Task prompt: Find how many lines in the material hold the word "objects", then state that number and nothing more.

Information shown:
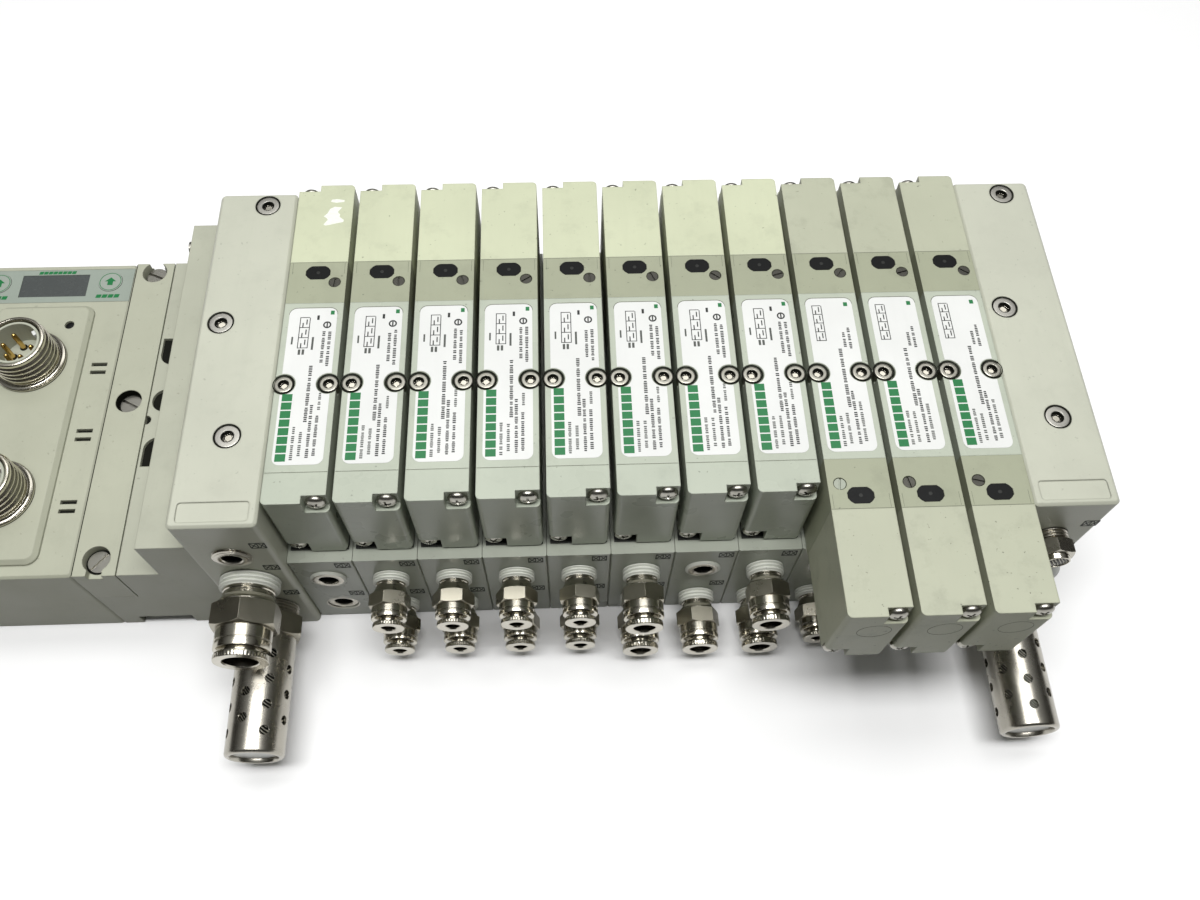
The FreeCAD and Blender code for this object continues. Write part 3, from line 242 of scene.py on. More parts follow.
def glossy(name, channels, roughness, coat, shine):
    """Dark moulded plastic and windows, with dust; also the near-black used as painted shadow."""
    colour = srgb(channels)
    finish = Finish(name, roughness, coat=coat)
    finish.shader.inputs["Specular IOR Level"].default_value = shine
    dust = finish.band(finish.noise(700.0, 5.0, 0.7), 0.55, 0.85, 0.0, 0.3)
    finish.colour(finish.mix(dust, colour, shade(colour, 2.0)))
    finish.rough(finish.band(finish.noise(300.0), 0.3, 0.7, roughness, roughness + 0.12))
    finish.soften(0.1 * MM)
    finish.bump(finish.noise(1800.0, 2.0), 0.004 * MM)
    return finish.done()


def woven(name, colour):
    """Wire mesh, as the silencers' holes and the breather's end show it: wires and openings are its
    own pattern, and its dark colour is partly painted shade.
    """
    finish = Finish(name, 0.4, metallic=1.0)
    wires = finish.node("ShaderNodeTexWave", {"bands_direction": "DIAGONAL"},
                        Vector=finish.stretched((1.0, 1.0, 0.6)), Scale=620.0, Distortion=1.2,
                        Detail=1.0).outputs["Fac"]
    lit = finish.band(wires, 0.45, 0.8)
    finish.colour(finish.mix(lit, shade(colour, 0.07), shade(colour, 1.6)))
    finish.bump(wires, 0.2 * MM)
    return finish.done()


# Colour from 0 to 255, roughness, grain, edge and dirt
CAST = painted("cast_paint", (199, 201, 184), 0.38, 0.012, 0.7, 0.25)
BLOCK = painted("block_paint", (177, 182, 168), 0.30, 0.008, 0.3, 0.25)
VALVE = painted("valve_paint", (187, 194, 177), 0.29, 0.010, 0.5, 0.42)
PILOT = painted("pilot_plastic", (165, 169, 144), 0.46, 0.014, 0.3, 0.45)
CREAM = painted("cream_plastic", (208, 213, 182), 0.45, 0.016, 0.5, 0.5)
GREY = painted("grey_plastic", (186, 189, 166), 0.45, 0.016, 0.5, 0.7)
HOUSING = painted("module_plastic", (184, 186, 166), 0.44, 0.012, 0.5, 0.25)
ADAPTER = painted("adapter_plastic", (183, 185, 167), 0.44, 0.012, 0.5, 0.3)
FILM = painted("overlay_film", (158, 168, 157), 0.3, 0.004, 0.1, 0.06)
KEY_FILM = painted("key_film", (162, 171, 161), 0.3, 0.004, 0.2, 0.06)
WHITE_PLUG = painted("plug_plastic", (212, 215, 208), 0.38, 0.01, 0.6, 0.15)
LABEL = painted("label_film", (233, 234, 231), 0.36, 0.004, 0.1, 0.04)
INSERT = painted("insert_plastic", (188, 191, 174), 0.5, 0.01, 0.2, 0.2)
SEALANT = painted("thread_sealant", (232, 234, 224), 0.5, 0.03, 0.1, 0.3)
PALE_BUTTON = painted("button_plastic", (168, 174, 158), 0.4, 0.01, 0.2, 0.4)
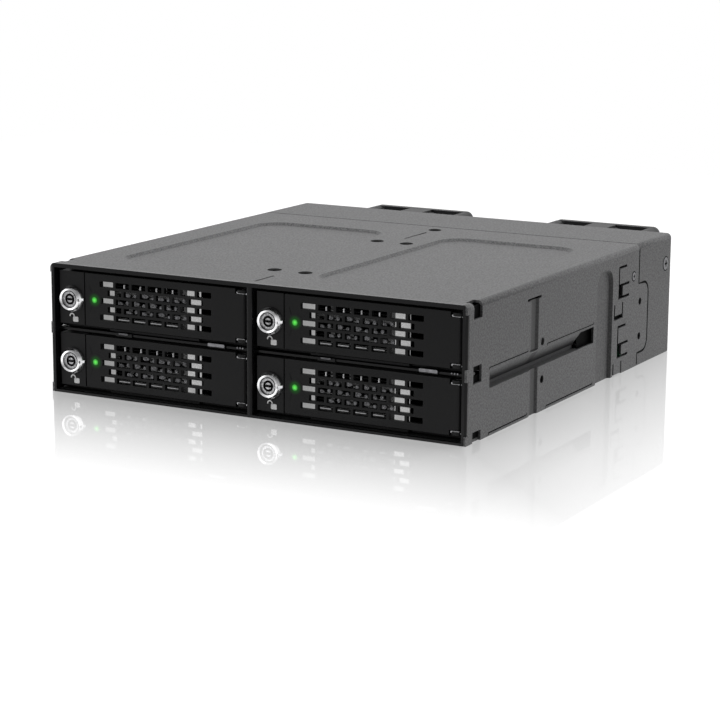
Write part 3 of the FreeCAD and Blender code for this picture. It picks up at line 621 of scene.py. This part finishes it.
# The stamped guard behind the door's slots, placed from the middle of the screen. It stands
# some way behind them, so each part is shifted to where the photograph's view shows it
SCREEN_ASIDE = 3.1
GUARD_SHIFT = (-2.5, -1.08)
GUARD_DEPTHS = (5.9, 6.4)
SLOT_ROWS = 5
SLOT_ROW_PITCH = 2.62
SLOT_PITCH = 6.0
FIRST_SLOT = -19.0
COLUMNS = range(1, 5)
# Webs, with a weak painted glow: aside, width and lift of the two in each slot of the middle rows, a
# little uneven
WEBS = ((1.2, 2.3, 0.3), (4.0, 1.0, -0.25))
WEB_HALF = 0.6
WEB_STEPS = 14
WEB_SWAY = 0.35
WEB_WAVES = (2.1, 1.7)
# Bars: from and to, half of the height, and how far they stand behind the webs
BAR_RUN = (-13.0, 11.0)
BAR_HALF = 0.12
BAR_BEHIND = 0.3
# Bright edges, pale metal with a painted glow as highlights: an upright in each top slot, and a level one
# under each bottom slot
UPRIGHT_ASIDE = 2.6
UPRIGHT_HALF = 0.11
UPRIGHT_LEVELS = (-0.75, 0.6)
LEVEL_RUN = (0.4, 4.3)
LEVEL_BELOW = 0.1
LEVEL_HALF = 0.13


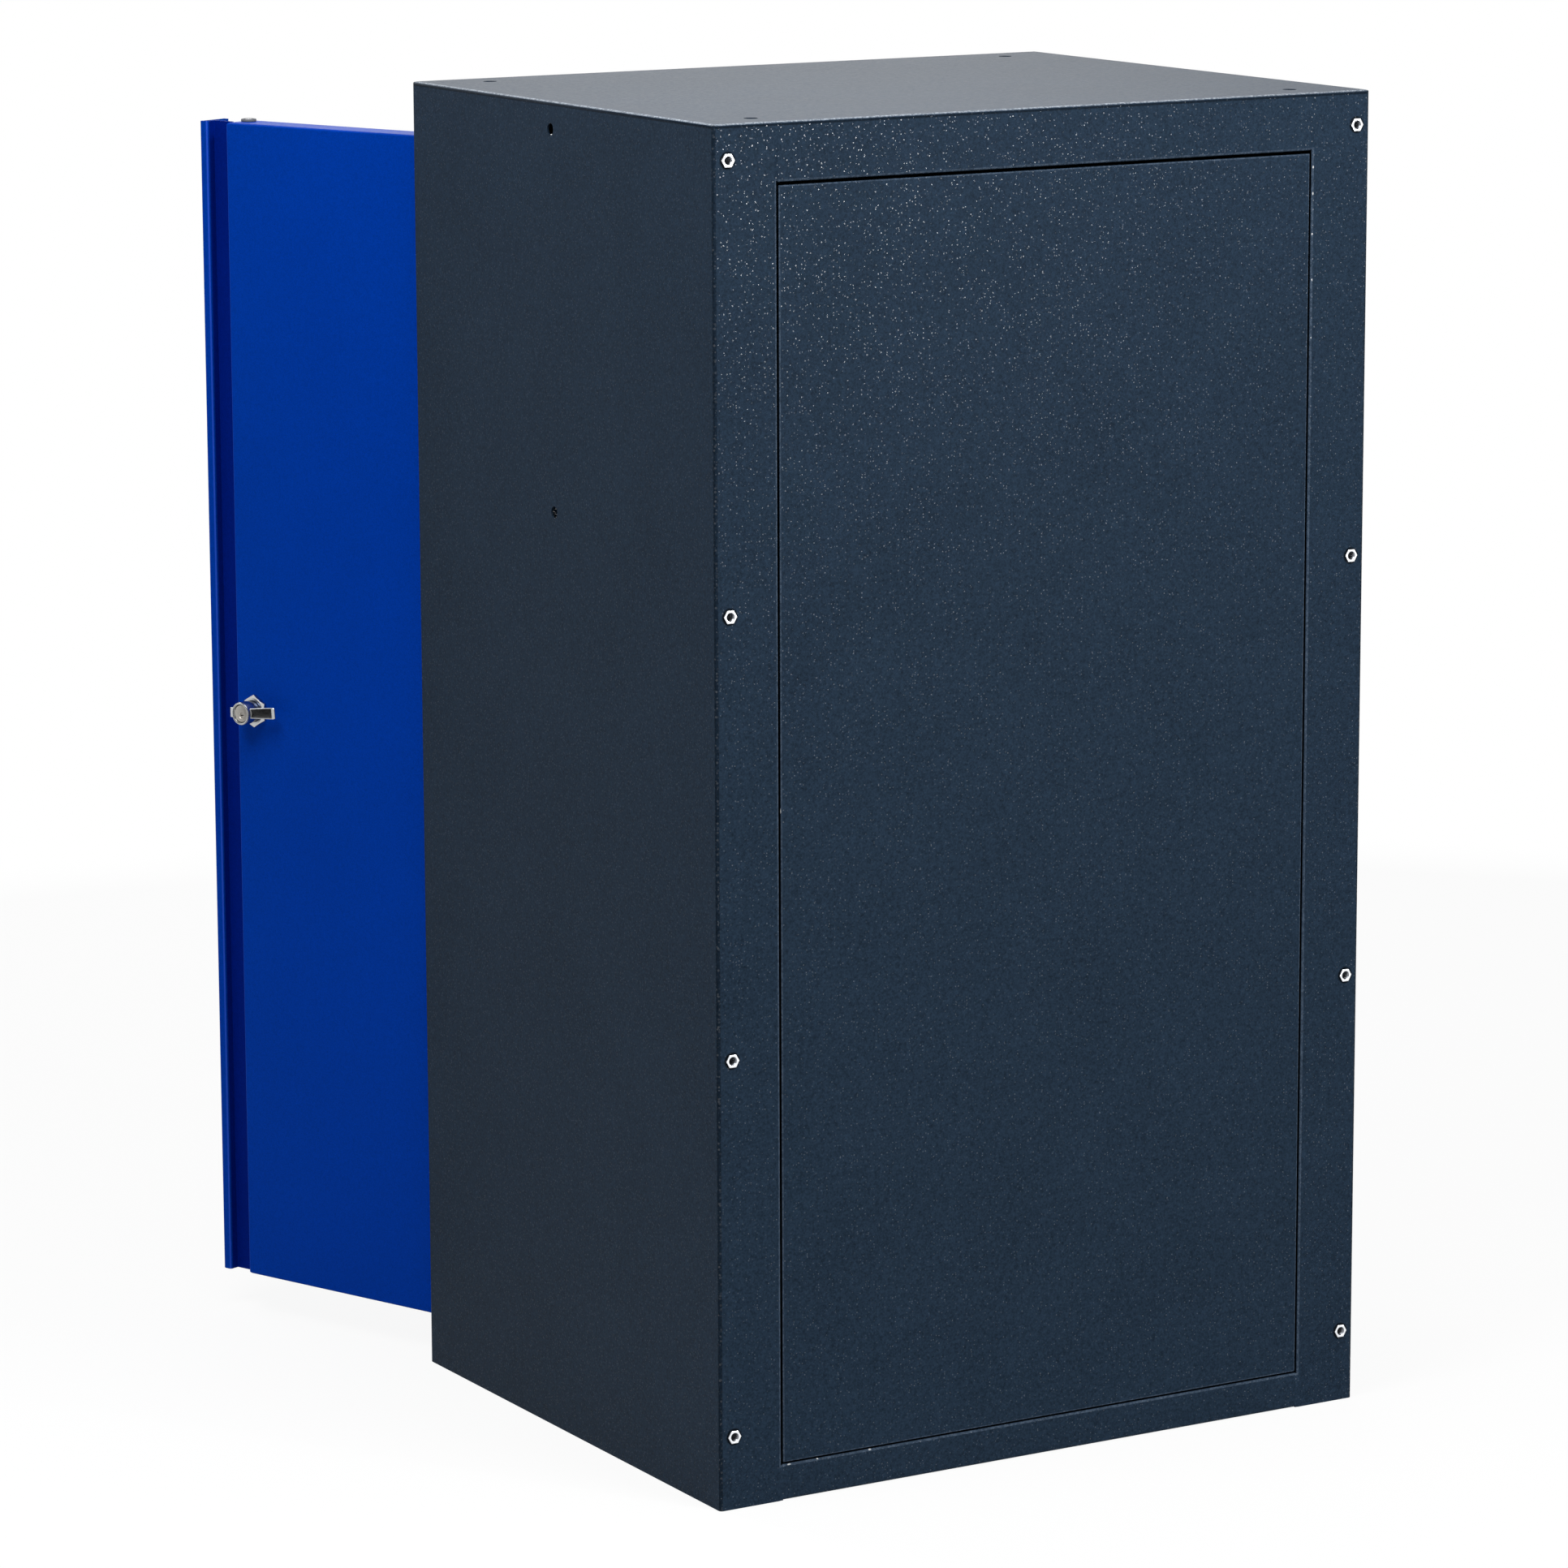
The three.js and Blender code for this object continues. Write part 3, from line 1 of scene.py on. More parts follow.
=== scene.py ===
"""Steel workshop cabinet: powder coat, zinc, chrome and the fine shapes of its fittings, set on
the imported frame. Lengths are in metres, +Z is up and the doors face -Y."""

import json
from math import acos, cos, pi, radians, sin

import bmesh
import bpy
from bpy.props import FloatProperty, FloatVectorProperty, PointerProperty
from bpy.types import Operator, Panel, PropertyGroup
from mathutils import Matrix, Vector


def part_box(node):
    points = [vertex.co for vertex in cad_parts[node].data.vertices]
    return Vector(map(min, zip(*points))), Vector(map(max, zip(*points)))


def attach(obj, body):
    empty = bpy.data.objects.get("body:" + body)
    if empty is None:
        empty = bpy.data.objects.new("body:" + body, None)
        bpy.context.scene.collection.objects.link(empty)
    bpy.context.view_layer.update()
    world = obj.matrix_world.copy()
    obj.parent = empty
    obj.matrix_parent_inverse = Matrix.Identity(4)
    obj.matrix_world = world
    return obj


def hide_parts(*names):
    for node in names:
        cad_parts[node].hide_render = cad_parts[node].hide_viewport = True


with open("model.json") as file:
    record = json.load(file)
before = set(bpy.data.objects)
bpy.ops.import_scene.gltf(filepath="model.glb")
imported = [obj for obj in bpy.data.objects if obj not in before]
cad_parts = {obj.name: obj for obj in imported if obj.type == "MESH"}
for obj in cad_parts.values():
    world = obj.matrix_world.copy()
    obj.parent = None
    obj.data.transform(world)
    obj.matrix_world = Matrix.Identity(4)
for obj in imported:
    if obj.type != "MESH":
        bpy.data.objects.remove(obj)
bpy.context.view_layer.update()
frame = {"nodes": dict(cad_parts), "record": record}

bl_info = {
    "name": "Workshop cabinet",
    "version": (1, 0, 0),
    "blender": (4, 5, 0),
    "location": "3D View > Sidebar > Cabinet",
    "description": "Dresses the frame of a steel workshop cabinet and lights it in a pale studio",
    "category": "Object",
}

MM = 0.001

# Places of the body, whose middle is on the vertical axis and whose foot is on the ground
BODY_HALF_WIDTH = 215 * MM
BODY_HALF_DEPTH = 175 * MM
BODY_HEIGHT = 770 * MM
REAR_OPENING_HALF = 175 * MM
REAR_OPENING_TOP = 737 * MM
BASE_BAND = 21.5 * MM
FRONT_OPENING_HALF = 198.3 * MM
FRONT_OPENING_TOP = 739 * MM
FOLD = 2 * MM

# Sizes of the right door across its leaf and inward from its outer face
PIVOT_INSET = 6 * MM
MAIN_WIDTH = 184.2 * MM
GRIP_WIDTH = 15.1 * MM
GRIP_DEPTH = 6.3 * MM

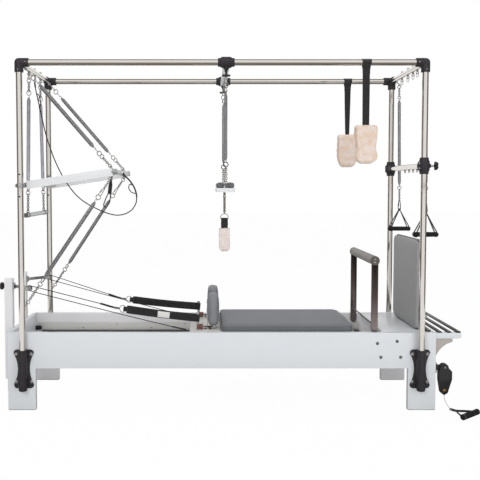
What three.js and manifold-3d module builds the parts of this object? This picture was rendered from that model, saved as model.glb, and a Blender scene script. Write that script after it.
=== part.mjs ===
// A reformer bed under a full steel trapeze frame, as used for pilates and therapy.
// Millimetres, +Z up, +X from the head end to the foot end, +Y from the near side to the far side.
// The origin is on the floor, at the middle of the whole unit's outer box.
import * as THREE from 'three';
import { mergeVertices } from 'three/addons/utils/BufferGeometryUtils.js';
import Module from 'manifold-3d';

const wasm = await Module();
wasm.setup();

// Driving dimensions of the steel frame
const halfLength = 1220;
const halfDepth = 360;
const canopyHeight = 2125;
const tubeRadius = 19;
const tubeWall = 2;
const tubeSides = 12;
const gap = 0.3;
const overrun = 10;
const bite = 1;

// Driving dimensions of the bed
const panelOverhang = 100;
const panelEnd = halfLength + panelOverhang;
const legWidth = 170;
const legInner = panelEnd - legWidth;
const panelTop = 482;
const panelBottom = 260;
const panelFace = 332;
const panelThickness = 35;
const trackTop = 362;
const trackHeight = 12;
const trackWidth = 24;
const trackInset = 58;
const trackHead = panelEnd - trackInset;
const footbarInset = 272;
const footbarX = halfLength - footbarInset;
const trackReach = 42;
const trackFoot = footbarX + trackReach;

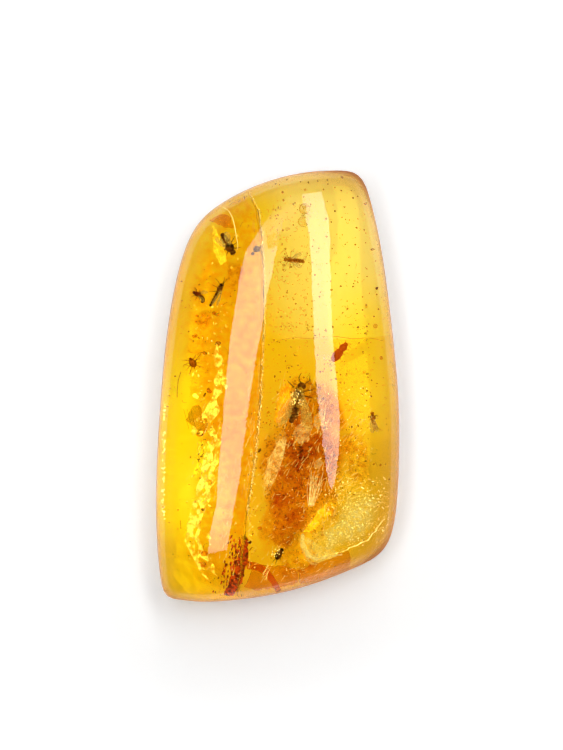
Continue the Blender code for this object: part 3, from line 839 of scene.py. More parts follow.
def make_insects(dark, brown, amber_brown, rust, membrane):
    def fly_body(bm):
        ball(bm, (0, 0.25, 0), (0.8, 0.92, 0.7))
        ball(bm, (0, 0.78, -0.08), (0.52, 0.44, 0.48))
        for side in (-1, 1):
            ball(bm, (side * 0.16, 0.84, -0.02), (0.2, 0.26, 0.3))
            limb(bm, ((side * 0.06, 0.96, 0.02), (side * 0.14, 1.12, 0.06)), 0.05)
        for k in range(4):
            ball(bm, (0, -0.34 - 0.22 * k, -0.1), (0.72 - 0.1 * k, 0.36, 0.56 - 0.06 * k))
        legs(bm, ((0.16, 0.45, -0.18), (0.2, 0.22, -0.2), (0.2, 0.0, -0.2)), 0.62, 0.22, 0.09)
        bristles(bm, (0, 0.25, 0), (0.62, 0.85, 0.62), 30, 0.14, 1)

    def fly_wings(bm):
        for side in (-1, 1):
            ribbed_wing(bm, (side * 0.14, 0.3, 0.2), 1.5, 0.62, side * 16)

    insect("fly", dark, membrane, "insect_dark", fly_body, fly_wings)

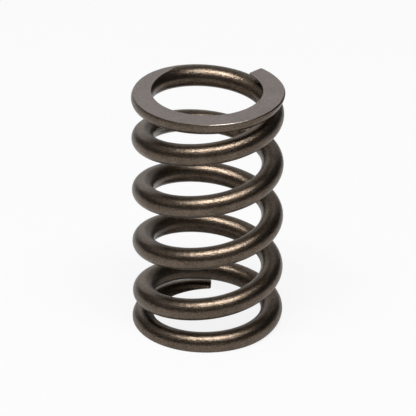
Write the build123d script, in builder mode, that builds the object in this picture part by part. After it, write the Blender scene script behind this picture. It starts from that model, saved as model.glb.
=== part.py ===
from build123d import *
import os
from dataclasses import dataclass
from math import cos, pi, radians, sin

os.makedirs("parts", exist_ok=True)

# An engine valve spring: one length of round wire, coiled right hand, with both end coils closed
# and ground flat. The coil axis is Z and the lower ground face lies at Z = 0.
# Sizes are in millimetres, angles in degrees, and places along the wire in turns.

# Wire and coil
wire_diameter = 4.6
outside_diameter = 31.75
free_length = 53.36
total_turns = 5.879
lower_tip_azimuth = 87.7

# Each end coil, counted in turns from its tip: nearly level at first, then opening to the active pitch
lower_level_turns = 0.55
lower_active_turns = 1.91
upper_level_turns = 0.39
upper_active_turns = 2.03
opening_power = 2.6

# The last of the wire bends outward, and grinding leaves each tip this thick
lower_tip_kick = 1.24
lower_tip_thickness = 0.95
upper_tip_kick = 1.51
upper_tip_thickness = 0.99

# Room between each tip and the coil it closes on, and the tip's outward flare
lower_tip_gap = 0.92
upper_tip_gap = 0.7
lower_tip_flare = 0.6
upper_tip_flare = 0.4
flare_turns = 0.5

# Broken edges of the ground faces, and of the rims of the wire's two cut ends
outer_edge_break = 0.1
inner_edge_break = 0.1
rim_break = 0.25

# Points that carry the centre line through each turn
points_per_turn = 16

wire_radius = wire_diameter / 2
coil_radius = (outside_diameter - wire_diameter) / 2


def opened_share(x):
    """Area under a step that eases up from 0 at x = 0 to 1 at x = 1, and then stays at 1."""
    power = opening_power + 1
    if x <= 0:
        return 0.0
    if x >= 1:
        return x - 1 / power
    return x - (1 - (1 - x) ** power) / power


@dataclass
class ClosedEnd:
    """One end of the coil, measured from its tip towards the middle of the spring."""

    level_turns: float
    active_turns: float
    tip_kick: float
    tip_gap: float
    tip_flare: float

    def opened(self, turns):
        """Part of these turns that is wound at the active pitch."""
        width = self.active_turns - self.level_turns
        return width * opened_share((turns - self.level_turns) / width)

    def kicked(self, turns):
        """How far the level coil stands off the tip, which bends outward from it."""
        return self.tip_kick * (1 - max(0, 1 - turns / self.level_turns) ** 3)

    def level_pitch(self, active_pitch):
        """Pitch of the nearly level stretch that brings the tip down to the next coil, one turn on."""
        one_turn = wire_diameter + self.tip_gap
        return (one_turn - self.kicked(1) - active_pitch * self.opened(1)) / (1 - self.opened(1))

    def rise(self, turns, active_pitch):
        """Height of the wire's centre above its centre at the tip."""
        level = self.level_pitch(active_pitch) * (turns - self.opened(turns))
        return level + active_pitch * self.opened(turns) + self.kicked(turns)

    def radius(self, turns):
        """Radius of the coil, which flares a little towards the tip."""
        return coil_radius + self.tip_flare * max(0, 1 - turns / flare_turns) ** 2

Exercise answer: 6